A cette occasion, j'ai tenu compte de la situation des départements frontaliers en autorisant pour ceux-ci, et à titre dérogatoire, une validité étendue à l'année scolaire et non à un seul voyage.
L'accueil très favorable réservé à ce document m'a conduit à saisir récemment le ministère des affaires étrangères pour proposer à nos partenaires de l'Union européenne une extension de ce document de voyage à l'ensemble des élèves scolarisés en France, et non plus uniquement aux élèves scolarisés dans les départements frontaliers.
L'autorisation collective vaudra pour tous les voyages accomplis pendant une même année scolaire. Cette mesure s'appliquera à l'ensemble des établissements d'enseignement français engagés dans des actions de coopération scolaire transfrontalilère et devrait bénéficier, en tout premier lieu, aux établissements des départements frontaliers.
Voilà, monsieur le sénateur, les précisions que je pouvais vous apporter.

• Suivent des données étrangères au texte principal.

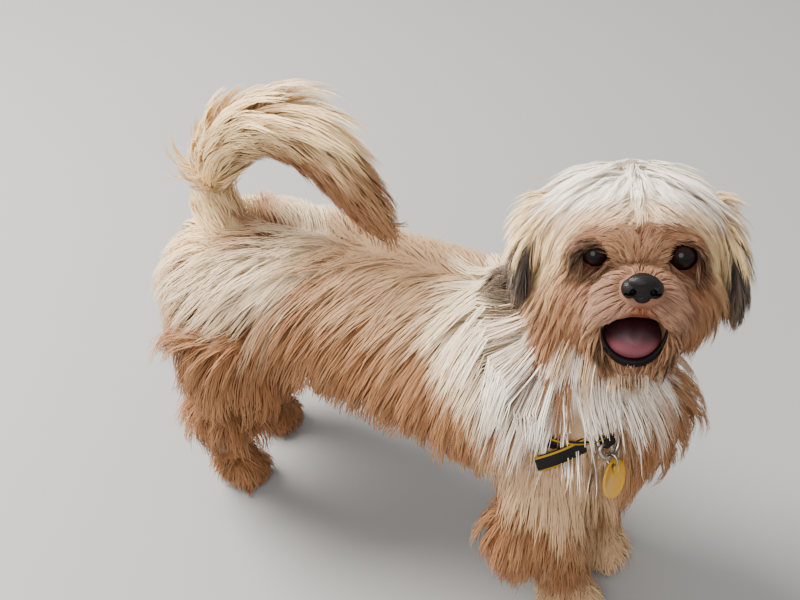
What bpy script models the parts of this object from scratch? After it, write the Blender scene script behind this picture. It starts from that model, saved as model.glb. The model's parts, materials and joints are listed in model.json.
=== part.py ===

Mon souci est, naturellement, de ne pas déposséder les parents de leur autorité parentale, car ils doivent rester responsables de ce que font leurs enfants, tout en facilitant, dans le monde qui est le nôtre, les voyages scolaires de tous les enfants de France au sein de l'Union européenne.
M. Charles Metzinger. Je demande la parole.
M. le président. La parole est à M. Metzinger.
M. Charles Metzinger. Monsieur le ministre, je constate un certain assouplissement par rapport à cette circulaire initiale de 1981.
Je voudrais tout simplement préciser que, dans le cas que j'ai évoqué, il s'agit non pas uniquement de voyages scolaires mais aussi d'échanges pédagogiques qui ont lieu plus d'une fois par an, et sont parfois d'une durée assez importante.
J'ajoute que, depuis le traité de Karlsruhe signé au mois de février dernier par la France, l'Allemagne, la Suisse et le Luxembourg, les collectivités territoriales transfrontalières sont autorisées à réaliser certaines opérations ensemble, ce qui n'était pas possible auparavant sans dérogation spéciale. Ce traité semble de nature à favoriser le développement des échanges scolaires au sein de l'Union européenne. Cet assouplissement de la circulaire de 1981 ne peut donc qu'aller dans le bon sens.